Request: Copy each line that has the string "from" somewhere in it.

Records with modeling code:
····················
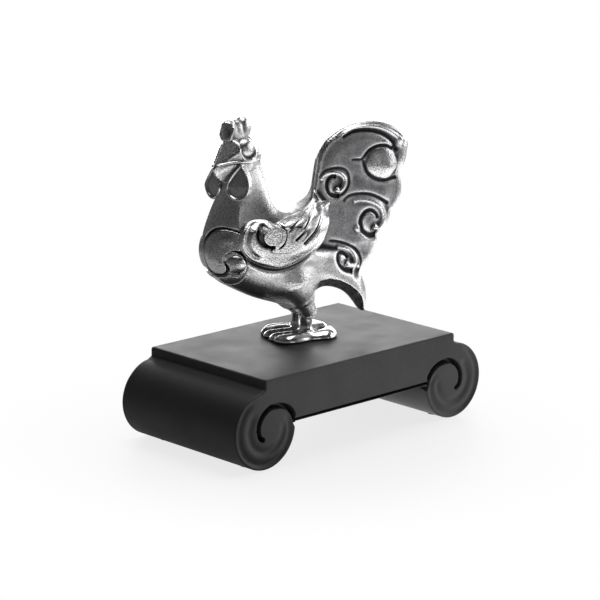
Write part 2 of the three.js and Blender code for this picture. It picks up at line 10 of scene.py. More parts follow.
import bmesh
import bpy
import numpy as np
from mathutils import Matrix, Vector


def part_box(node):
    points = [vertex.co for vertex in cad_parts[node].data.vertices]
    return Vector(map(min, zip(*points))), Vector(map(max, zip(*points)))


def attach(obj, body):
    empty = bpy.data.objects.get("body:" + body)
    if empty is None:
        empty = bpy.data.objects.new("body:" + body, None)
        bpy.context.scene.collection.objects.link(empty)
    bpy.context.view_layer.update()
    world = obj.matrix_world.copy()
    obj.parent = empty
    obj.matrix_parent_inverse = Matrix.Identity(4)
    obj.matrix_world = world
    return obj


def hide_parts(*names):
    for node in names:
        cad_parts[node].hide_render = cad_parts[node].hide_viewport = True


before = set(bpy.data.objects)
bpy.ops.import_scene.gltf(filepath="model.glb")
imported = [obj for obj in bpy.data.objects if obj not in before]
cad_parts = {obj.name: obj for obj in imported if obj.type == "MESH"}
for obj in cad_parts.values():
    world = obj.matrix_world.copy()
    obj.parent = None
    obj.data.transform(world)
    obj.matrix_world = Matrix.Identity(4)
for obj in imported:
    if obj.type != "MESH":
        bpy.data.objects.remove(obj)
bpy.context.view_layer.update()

import openvdb
from mathutils import Vector
from bpy.props import FloatProperty, FloatVectorProperty, PointerProperty

MM = 0.001

bl_info = {
    "name": "Pewter Rooster",
    "version": (1, 0, 0),
    "blender": (4, 5, 0),
    "location": "View3D > Sidebar > Rooster",
    "description": "Builds a cast pewter rooster on a black scroll base",
    "category": "Add Mesh",
}


# Sizes and finishes a user would change

def millimetres(name, default, description):
    return FloatProperty(name=name, default=default * MM, unit="LENGTH", precision=5, description=description)


def angle(name, default, description):
    return FloatProperty(name=name, default=math.radians(default), subtype="ANGLE", description=description)


def colour(name, default, description):
    return FloatVectorProperty(name=name, default=default, size=3, subtype="COLOR", min=0, max=1, description=description)


BASE_LOW, BASE_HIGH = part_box("scroll_base")


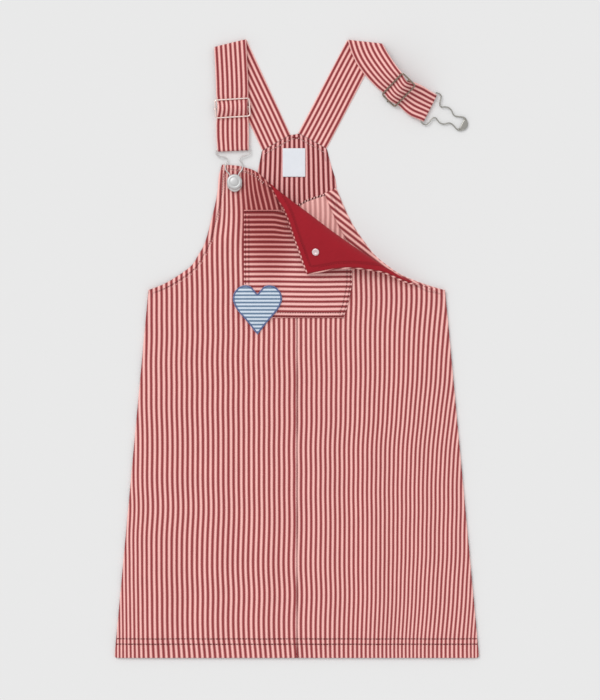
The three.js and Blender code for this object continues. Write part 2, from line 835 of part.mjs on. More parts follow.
····················
Final result:
from mathutils import Matrix, Vector
from mathutils import Vector
from bpy.props import FloatProperty, FloatVectorProperty, PointerProperty
The three.js and Blender code for this object continues. Write part 2, from line 835 of part.mjs on. More parts follow.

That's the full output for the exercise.